• MTS Futures News_PM_202017

    17 Mar 2020 | SET News




· Markets in Asia were volatile Tuesday while US stock futures rebounded after Wall Street recorded historic declines, indicating that the worldwide upheaval caused by the novel coronavirus outbreak will continue to rattle investors for the foreseeable future.

S&P 500 futures climbed 3.7% after the index closed down 12% in New York on Monday. Dow futures rose more than 700 points, or 3.5%, after the index recorded its worst one-day point drop on record. And Nasdaq futures rose 3.4% after a double-digit plunge Monday.

Hong Kong’s Hang Seng Index was also flat in afternoon trade. The city announced Tuesday that it will require all arriving travelers from foreign countries to be quarantined indoors for 14 days in response to several imported cases of the virus.

China’s Shanghai Composite, meanwhile, moved down 0.4%.

The Philippine Stock Exchange on Tuesday became the first market to close over the coronavirus. In a memorandum on its website, it said trading would stop until further notice.

Even in a time of ailing financial markets, the country’s stock performance stands out. Its main index has plunged by nearly one-third from its January high, making it one of the worst performers in the Asia-Pacific region.

The closures came hours after President Rodrigo Duterte put big chunks of the country’s population under quarantine to stop the coronavirus outbreak. The country lists 142 confirmed infections and 12 deaths so far.


· Japanese shares staged a mild recovery on Tuesday, sidestepping a historic rout on Wall Street overnight, with suspected buying by the Bank of Japan and public pension funds lending broad support.

But overall sentiment was fragile, as lockdowns in Europe and the United States to combat the spread of the coronavirus fanned fears of further economic pain from the epidemic that has battered global financial markets.

The benchmark Nikkei average closed 0.1% higher at 17,011.53 in choppy trading, having touched its lowest since November 2016 earlier in the session.



· European markets open higher as coronavirus crisis continues; Stoxx 600 up 2.7%

European markets opened higher Tuesday with the fast-spreading coronavirus putting the continent in shutdown mode and fueling fears of an impending recession.

The pan-European Stoxx 600 climbed 2.7% at the start of trading, autos adding 5% to lead gains as all sectors except travel and leisure entered positive territory.

Europe’s lockdown over the coronavirus continues to dominate headlines. Italy and Spain remain the worst hit countries but France and Germany have also reported sharp rises in cases. The French president announced that the European Union would be closing its external borders on Tuesday.

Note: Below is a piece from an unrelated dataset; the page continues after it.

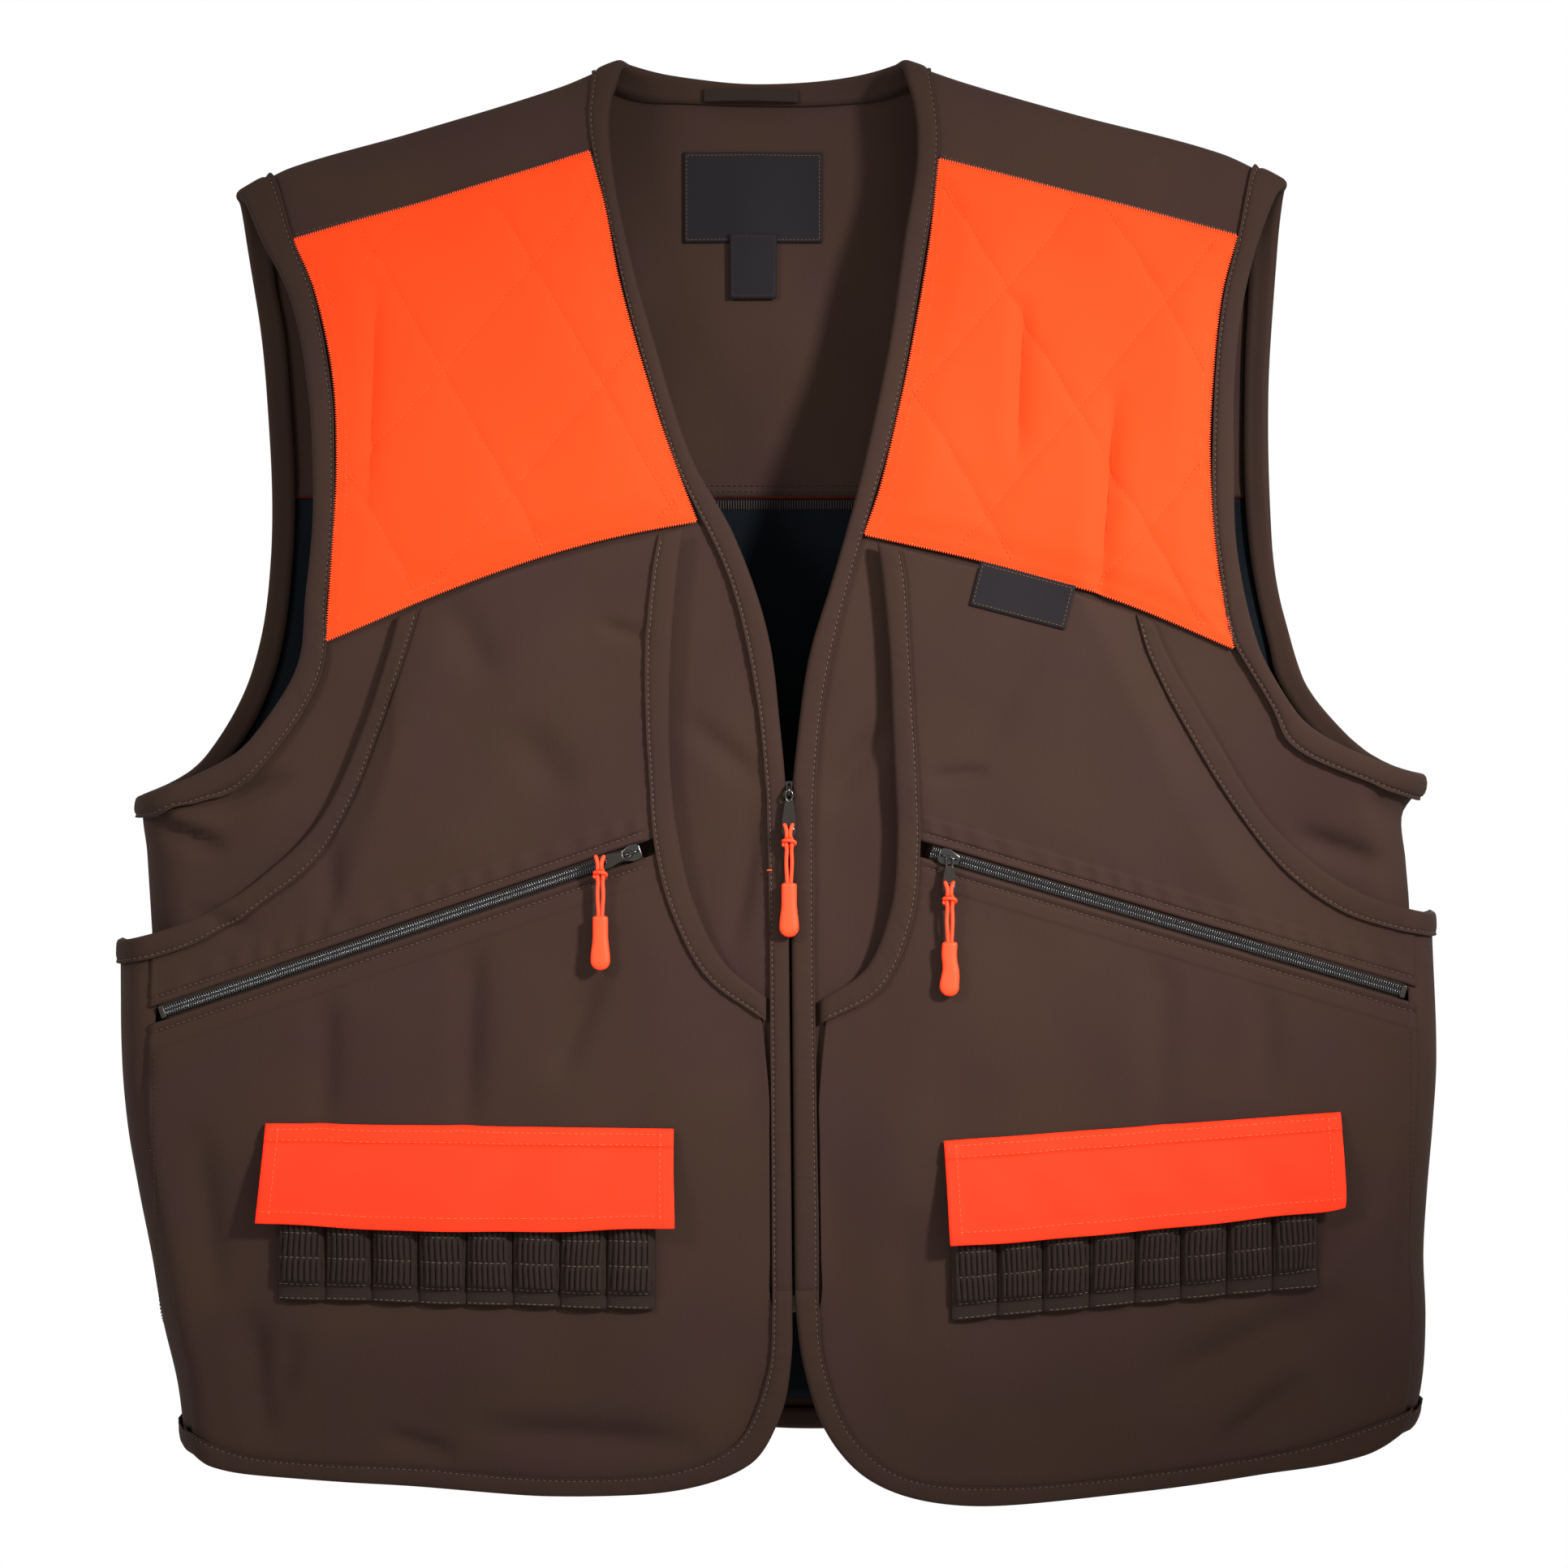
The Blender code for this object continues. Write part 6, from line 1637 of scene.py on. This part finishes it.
def make_pocket_zip(side_name, side):
    """A slanted pocket zip with its stop, slider, tab and pull."""
    inner, outer, outward = zip_line(side)
    along = outer - inner
    length = along.length
    lie = frame_at((inner + outer) / 2, along, outward)
    half = length / 2
    strip(
        f"pocket_zip_tape_cloth_{side_name}", lie, (-half + 0.001, -TAPE_WIDTH / 2),
        (half - 0.023, TAPE_WIDTH / 2), -TAPE_DEPTH, 0.0005, [f"pocket_zip_tape_{side_name}"],
    )
    for half_name, sign in (("low", -1), ("high", 1)):
        coil(
            f"pocket_zip_coil_{half_name}_{side_name}", lie, -half + 0.003, length - 0.008, sign,
            0.0001, [f"pocket_zip_coil_{side_name}"],
        )
    strip(
        f"pocket_zip_core_{side_name}", lie, (-half + 0.003, -0.0052), (half - 0.004, 0.0052),
        -0.0009, 0.0004, (),
    )
    end = lie @ Matrix.Translation((half - 0.0050, 0, 0.0003))
    solid(
        f"pocket_zip_stop_{side_name}", block(0.0030, 0.0070, 0.0022), "tab_metal", "vest", end,
        bevel=0.0005,
    )

    at_slider = frame_at(inner + along.normalized() * side["slider_at"], along, outward)
    body = f"{side_name}_slider"
    make_slider(
        f"pocket_slider_{side_name}", at_slider @ Matrix.Translation((0, 0, POCKET_SLIDER_LIFT)), 0,
        body, [f"pocket_zip_slider_{side_name}"],
    )
    ring_lift = POCKET_SLIDER_LIFT + SLIDER[2] + CROWN_RADIUS * 0.75
    crown = at_slider @ Vector((0, 0, ring_lift))
    tab_length = 0.0150
    if side_name == "right":
        tab_start = crown + along.normalized() * 0.0046
        tab_frame = frame_at(tab_start + outward * 0.0006, -along.normalized(), outward)
        cord_top = tab_start + along.normalized() * (tab_length - TAB_WIDTH * 0.4)
    else:
        tab_start = crown + DOWN * 0.0050
        tab_frame = frame_at(tab_start + outward * 0.0006, -DOWN, outward)
        cord_top = tab_start + DOWN * (tab_length - TAB_WIDTH * 0.4)
    make_tab(
        f"pocket_tab_{side_name}", tab_frame, tab_length, f"{side_name}_tab",
        [f"pocket_zip_tab_{side_name}"],
    )
    link_ring(f"pocket_tab_link_{side_name}", crown, tab_start, outward, f"{side_name}_tab")
    make_pull(
        f"pocket_{side_name}", frame_at(cord_top + outward * 0.0022 - DOWN * 0.002, -DOWN, outward),
        0.0270, 0.0285, f"{side_name}_pull",
        (f"pocket_zip_cord_{side_name}", f"pocket_zip_grip_{side_name}"),
        0.0005 if side_name == "left" else 0.0,
    )


def link_ring(name, crown, tab_start, outward, body):
    """The wire bail that joins a tab to its slider's crown."""
    way = tab_start - crown
    span = way.length + 0.0012
    bail = frame_at((crown + tab_start) / 2, way, outward)
    points = []
    for i in range(21):
        a = 2 * math.pi * i / 20
        points.append((span / 2 * math.cos(a), 0.0019 * math.sin(a), 0.0004))
    normal = bail.to_3x3() @ Vector((0, 0, 1))
    sweep(name, placed(bail, points), 0.0006, "gunmetal", body, (), sides=8, reference=normal)


def make_centre_zip():
    """The separating zip behind the two front edges, with the box at its foot."""
    top = Vector(PLAIN_BODY.point(*PLAIN_BODY.front(*CENTRE_ZIP_TOP)))
    bottom = Vector(PLAIN_BODY.point(*PLAIN_BODY.front(*CENTRE_ZIP_BOTTOM)))
    outward = Vector((0, -1, 0))
    along = bottom - top
    length = along.length
    lie = frame_at((top + bottom) / 2, along, outward)
    for side_name, sign in (("right", -1), ("left", 1)):
        near, far = sign * 0.0004, sign * 0.0134
        strip(
            f"front_zip_tape_cloth_{side_name}", lie, (-length / 2, min(near, far)),
            (length / 2 + 0.006, max(near, far)), -0.0078, 0.0005, [f"front_zip_tape_{side_name}"],
        )
        coil(
            f"front_zip_coil_turns_{side_name}", lie, -length / 2 + 0.002, length - 0.006, sign,
            -0.0062, [f"front_zip_coil_{side_name}"],
        )
    foot = lie @ Matrix.Translation((length / 2 + 0.0075, 0, -0.0051))
    solid(
        "front_zip_box_cast", block(0.009, 0.010, 0.0040), "tab_metal", "vest", foot,
        ["front_zip_box"], bevel=0.0008, segments=3,
    )
    at_slider = frame_at(top, along, outward)
    make_slider(
        "front_slider_cast", at_slider @ Matrix.Translation((0, 0, FRONT_SLIDER_LIFT)),
        FRONT_SLIDER_NECK, "front_slider", ["front_zip_slider"],
    )
    ring_lift = FRONT_SLIDER_LIFT + SLIDER[2] + FRONT_SLIDER_NECK + CROWN_RADIUS * 0.75
    crown = at_slider @ Vector((0, 0, ring_lift))
    tab_length = 0.0200
    tab_start = crown + DOWN * 0.0048
    make_tab(
        "front_tab_plate", frame_at(tab_start, -DOWN, outward), tab_length, "front_tab",
        ["front_zip_tab"],
    )
    link_ring("front_tab_link", crown, tab_start, outward, "front_tab")
    cord_top = tab_start + DOWN * (tab_length - TAB_WIDTH * 0.45) + outward * 0.0020
    make_pull(
        "front", frame_at(cord_top - DOWN * 0.002, -DOWN, outward), 0.0265, 0.0285, "front_pull",
        ("front_zip_cord", "front_zip_grip"),
    )


# ---------------------------------------------------------------- shell holders and labels


LOOP_COLUMNS, LOOP_ROWS = 56, 60  # cells across one loop, and up it
FLAP_COLUMNS, FLAP_ROWS = 130, 56
TUCK_ROWS = (0.155, 0.40, 0.63)  # heights of the rows of stitches that hold the loops' pleats


def make_shell_holder(side_name, side):
    """The gathered elastic with its loops, and the flap that covers their tops."""
    (xa, za), (xb, zb) = side["loops"]
    height = side["loops_height"]
    steps = rng.uniform(-0.0005, 0.0005, LOOP_COUNT + 1)
    u, w = lattice(LOOP_COUNT * LOOP_COLUMNS, LOOP_ROWS)
    loop = np.minimum((u * LOOP_COUNT).astype(int), LOOP_COUNT - 1)
    within = u * LOOP_COUNT - loop
    x = xa + (xb - xa) * u
    z = za + (zb - za) * u + height * w + steps[loop] * 0.6 * (1 - w)
    arch = np.abs(np.sin(math.pi * LOOP_COUNT * u)) ** 0.5
    open_part = ramp(w, 0.12, 0.19)
    pleat = np.abs(np.sin(math.pi * (within * 8.5 + 0.15 * np.sin(7 * w + loop)))) ** 0.6
    tucked = 1 - 0.75 * sum(np.exp(-(((w - row) / 0.022) ** 2)) for row in TUCK_ROWS)
    rise = 0.0018 + (LOOP_RISE - 0.0008) * arch * (0.42 + 0.58 * open_part)
    loose = np.clip(tucked, 0.15, 1) * open_part * np.minimum(arch * 1.6, 1)
    rise += 0.0027 * (pleat - 0.5) * loose
    rise += 0.00030 * np.sin(2 * math.pi * w * height / 0.0019) * (1 - open_part)
    place = BAG.front(x, z)
    points = BAG.lifted(place, rise)
    elastic = grid_piece(
        f"shell_elastic_{side_name}", points, (x, z), "elastic", 0.0008, "vest",
        [f"shell_loops_{side_name}"],
    )
    declare_sheet(points)
    columns = np.arange(4, LOOP_COUNT * LOOP_COLUMNS - 3, 7)
    in_loop = columns % LOOP_COLUMNS
    columns = columns[(in_loop > 3) & (in_loop < LOOP_COLUMNS - 3)]
    for share in (0.02, *TUCK_ROWS):
        row = int(round(share * LOOP_ROWS))
        centres = points[columns, row] + np.array([0, -0.0007, 0])
        ahead = points[columns + 1, row] - points[columns - 1, row]
        outward = np.cross(points[columns, row + 1] - points[columns, row], ahead)
        outward *= -np.sign(outward[:, 1:2])
        dashes(centres, ahead, outward, 0.0024, 0.00034, "elastic_thread")

    outer_top, inner_top, inner_low, outer_low = [np.array(p) for p in side["flap"]]
    bow = side["flap_bow"]
    u, w = lattice(FLAP_COLUMNS, FLAP_ROWS)
    top_row = outer_top + (inner_top - outer_top) * u[..., None]
    low_row = outer_low + (inner_low - outer_low) * u[..., None]
    spot = top_row + (low_row - top_row) * w[..., None]
    x, z = spot[..., 0], spot[..., 1] - bow * np.sin(math.pi * u) * w
    rise = 0.0016 + FLAP_RISE * np.sin(w * math.pi / 2) ** 1.2
    from_side, from_top, from_foot = np.minimum(u, 1 - u) * 0.215, w * 0.052, (1 - w) * 0.052
    rise += 0.0013 * (1 - ramp(from_top, 0.0085, 0.0098)) * ramp(from_top, 0.0004, 0.0016)
    rise += 0.0005 * (1 - ramp(from_foot, 0.0068, 0.0078))
    rise += 0.0004 * (1 - ramp(from_side, 0.0068, 0.0078))
    soft = 0.0007 * np.sin(2 * math.pi * (u * 2.1 + 0.2 * w))
    soft += 0.0004 * np.sin(2 * math.pi * (u * 5.3 + w))
    points = BAG.lifted(BAG.front(x, z), rise + np.sin(math.pi * w) * soft)
    flap = grid_piece(
        f"shell_flap_cloth_{side_name}", points, (x, z), "orange_cloth", CLOTH,
        f"{side_name}_flap", [f"shell_flap_{side_name}"],
    )
    declare_sheet(points)
    columns = np.arange(2, FLAP_COLUMNS - 2)
    for share in (0.045, 0.165, 0.875):
        row = int(round(share * FLAP_ROWS))
        stitch_row(points[columns, row], points[columns + 1, row], side_name)
    rows = np.arange(3, FLAP_ROWS - 3)
    for column in (4, FLAP_COLUMNS - 4):
        stitch_row(points[column, rows], points[column, rows + 1], side_name)


def stitch_row(line, ahead, side_name):
    """Stitches on a flap, along a row of its grid."""
    marks = even(line, 0.0031)
    index = np.clip((marks * (len(line) - 1)).astype(int), 0, len(line) - 1)
    centres = line[index] + np.array([0, -0.00065, 0])
    along = ahead[index] - line[index]
    outward = np.broadcast_to(np.array([0.0, -1.0, 0.0]), centres.shape).copy()
    dashes(centres, along, outward, 0.0023, 0.00022, "pale_thread", f"{side_name}_flap")


LABEL_INSET = 0.0016


def label(node, form, place, size, lift, border):
    """A blank woven label with a plain sewn border."""
    cells = [max(int(extent / 0.0016), 4) for extent in size]
    panel(f"{node}_woven", form, place, cells, lift, "label", [node], 0.0005, "stretched")
    height = lift + math.copysign(0.0004, lift)
    u_in, w_in = LABEL_INSET / size[0], LABEL_INSET / size[1]
    for fixed, low, high, vertical in (
        (w_in, u_in, 1 - u_in, False), (1 - w_in, u_in, 1 - u_in, False),
        (u_in, w_in, 1 - w_in, True), (1 - u_in, w_in, 1 - w_in, True),
    ):
        def line(t, fixed=fixed, low=low, high=high, vertical=vertical):
            run = low + (high - low) * np.asarray(t, float)
            still = np.full_like(run, fixed)
            return place(still, run) if vertical else place(run, still)

        sew(form, line, height, pitch=0.0021, dash=0.0015, radius=0.00018, thread=border)


def make_labels():
    """The neck label, the size tab under it, the chest label and the hang loop."""

    def flat_place(corner, size):
        return lambda u, w: BODY.back(corner[0] + size[0] * u, corner[1] + size[1] * w)

    for name, corner, size, lift, border in (
        ("neck_label", (-0.0365, -0.0785), (0.0755, 0.0485), -0.0015, "gold_thread"),
        ("size_tab", (-0.0115, -0.1090), (0.0255, 0.0350), -0.0030, "dark_thread"),
    ):
        label(name, BODY, flat_place(corner, size), size, lift, border)

    chest_size = (0.052, 0.024)

    def chest_place(u, w):
        slant = math.radians(-14.5)
        across, up = (u - 0.5) * chest_size[0], (w - 0.5) * chest_size[1]
        x = 0.1440 + across * math.cos(slant) - up * math.sin(slant)
        z = -0.2735 + across * math.sin(slant) + up * math.cos(slant)
        return BAG.front(x, z)

    label("chest_label", BAG, chest_place, chest_size, 0.0013, "gold_thread")

    u, w = lattice(60, 6)
    bow = -0.0036 - 0.0040 * np.sin(math.pi * u) ** 0.7
    x, z = HANG_LOOP_SPAN * (u - 0.5), -0.0035 + 0.0070 * w
    points = BODY.lifted(BODY.back(x, z), bow)
    grid_piece("hang_loop_tape", points, (x, z), "tape", 0.0010, "vest", ["hang_loop"])
    for x in (-0.0245, -0.0225, 0.0225, 0.0245):
        line = on(BODY.back, [(x, -0.0030), (x, 0.0), (x, 0.0030)])
        sew(BODY, line, -0.0046, pitch=0.0012, dash=0.0014, radius=0.0003, thread="dark_thread",
            across=True)


# ---------------------------------------------------------------- light and camera

WORLD_STRENGTH = 1.0
SPOTS = [  # name, place, target, radius, beam in degrees, power
    ("key", (1.25, -1.45, 0.35), (0.03, 0, -0.36), 0.12, 28, 400),
    ("fill", (-1.25, -1.55, 0.50), (0.0, 0, -0.36), 0.30, 28, 130),
    ("back", (0.4, 1.9, 0.8), (0.0, 0, -0.35), 0.50, 60, 120),
]
CAMERA_PLACE = (0.0181, -2.46, -0.3729)
CAMERA_LENS = 104
FLOOR_Z = -1.25


def make_stage():
    """A pale floor, white surroundings, three lamps and the camera."""
    mesh = bpy.data.meshes.new("floor")
    shape = bmesh.new()
    bmesh.ops.create_circle(shape, cap_ends=True, segments=96, radius=2.5)
    shape.to_mesh(mesh)
    shape.free()
    floor = shown("floor", mesh)
    floor.location.z = FLOOR_Z
    pale, tree, shader = nodes_of("pale_floor")
    feed(tree, shader, {"Base Color": (0.9, 0.9, 0.9, 1), "Roughness": 0.9})
    mesh.materials.append(pale)

    world = bpy.data.worlds.new("studio")
    world.use_nodes = True
    surroundings = world.node_tree.nodes["Background"]
    feed(world.node_tree, surroundings, {"Color": (1, 1, 1, 1), "Strength": WORLD_STRENGTH})
    bpy.context.scene.world = world
    for name, place, target, radius, beam, power in SPOTS:
        data = bpy.data.lights.new(name, "SPOT")
        data.shadow_soft_size = radius
        data.spot_size = math.radians(beam)
        data.spot_blend = 1.0
        data.energy = power
        lamp = shown(name, data)
        lamp.location = place
        lamp.rotation_euler = (Vector(target) - Vector(place)).to_track_quat("-Z", "Y").to_euler()

    lens = bpy.data.cameras.new("camera")
    lens.lens = CAMERA_LENS
    camera = shown("camera", lens)
    camera.location = CAMERA_PLACE
    camera.rotation_euler = (math.pi / 2, 0, 0)
    bpy.context.scene.camera = camera
    bpy.context.scene.view_settings.view_transform = "Standard"


def make_loose_thread():
    """A red thread end beside the front zip."""
    place = BODY.lifted(BODY.front(0.0104, -0.4185), 0.0042)[None]
    along, outward = np.array([[1.0, 0, 0.1]]), np.array([[0, -1.0, 0]])
    dashes(place, along, outward, 0.0030, 0.0004, "orange_thread")


for side_name, side in SIDES.items():
    make_body(side_name, side)
    make_pockets(side_name, side)
    make_pocket_zip(side_name, side)
    make_shell_holder(side_name, side)
make_back()
make_game_bag()
make_centre_zip()
make_labels()
make_loose_thread()
make_threads()
make_stage()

Emmanuel Macron also said he was ordering people in France to stay at home for up to 15 days because of the coronavirus outbreak.

In the U.K., the government stopped short of closing schools but stepped up its advice to the public, with U.K. Prime Minister Boris Johnson telling the country on Monday to avoid social contact.

· Thailand to postpone New Year holiday, close schools to curb coronavirus

Thailand’s cabinet on Tuesday approved plans to postpone next month’s Thai New Year holiday and to close schools to limit the spread of the coronavirus, a government spokeswoman said.

The approvals followed a series of plans announced on Monday to close schools, bars, movie theaters, cockfighting arenas and other entertainment centers as well as postpone the Thai New Year holiday, or Songkran, which falls between April 13 to 15.